When you join a company, even a small one, someone does admin, payroll, day-to-day things like ordering toilet paper, and just details you don’t think about. But with a startup, we need to think of everything — building the product, raising investment, marketing, etc. So you have to classify tasks effectively and think about what to focus on now and then find the right headspace to do that specific task, and that’s a constant challenge in startups.

Another learning is running a remote team. We didn’t start remote, as Laura, Aldo, and I were all in Berlin for the first 4 months. But once we left Berlin, we had to learn how to run a remote team which is a different proposition.

For example, there is no “watercooler” chit-chat.

Every call is about something business-related, so we must ensure we also take time to build human interactions with each other and the team.
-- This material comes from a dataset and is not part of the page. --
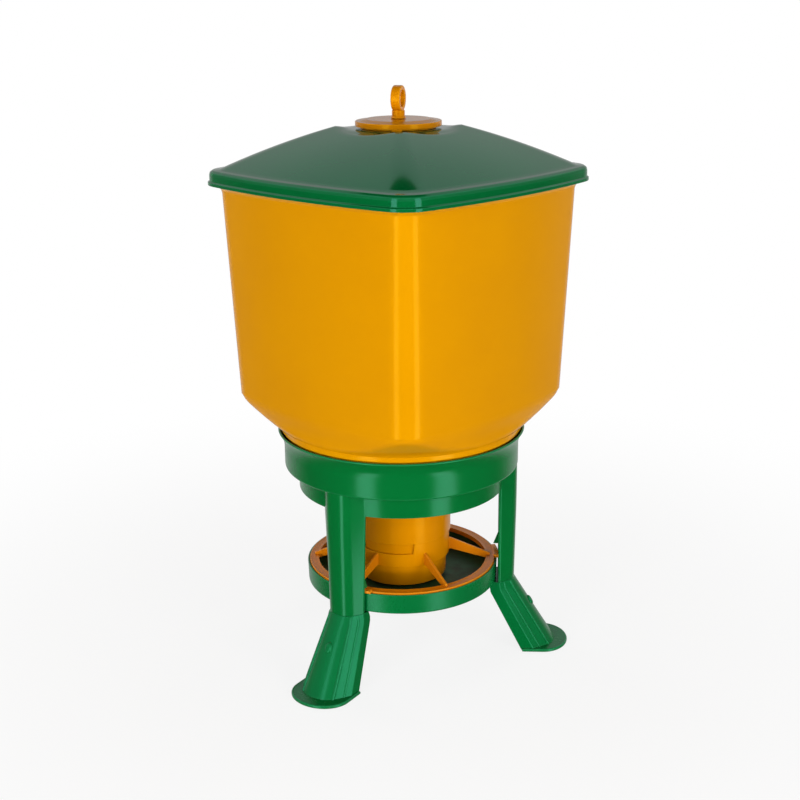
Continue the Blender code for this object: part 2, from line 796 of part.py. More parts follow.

It’s even more complicated when hiring someone. How do you make someone feel a part of the team culture when they’re at home in a different country or time zone?

We currently have two full-time employees and work with several freelancers part-time, and we’re still figuring out our company culture. I’d also say that my knowledge of regulations has gone through the roof. I have a risk and policy background but no specific knowledge of crypto frameworks or structures — which are also changing constantly. So, it’s been a steep learning curve for me but very exciting at the same time.

Any last thoughts?

Overall, I’d like to see us become the mainstream way people invest in crypto in the next five years. We’d also like to reach unicorn status by that point. But, of course, this all starts with trust. I understand this industry is rife with scams, as well as projects like Terra and Celcius, which were poorly thought out or executed, but we’re trying to build something disciplined that runs well so people can achieve financial freedom by investing with Peccala.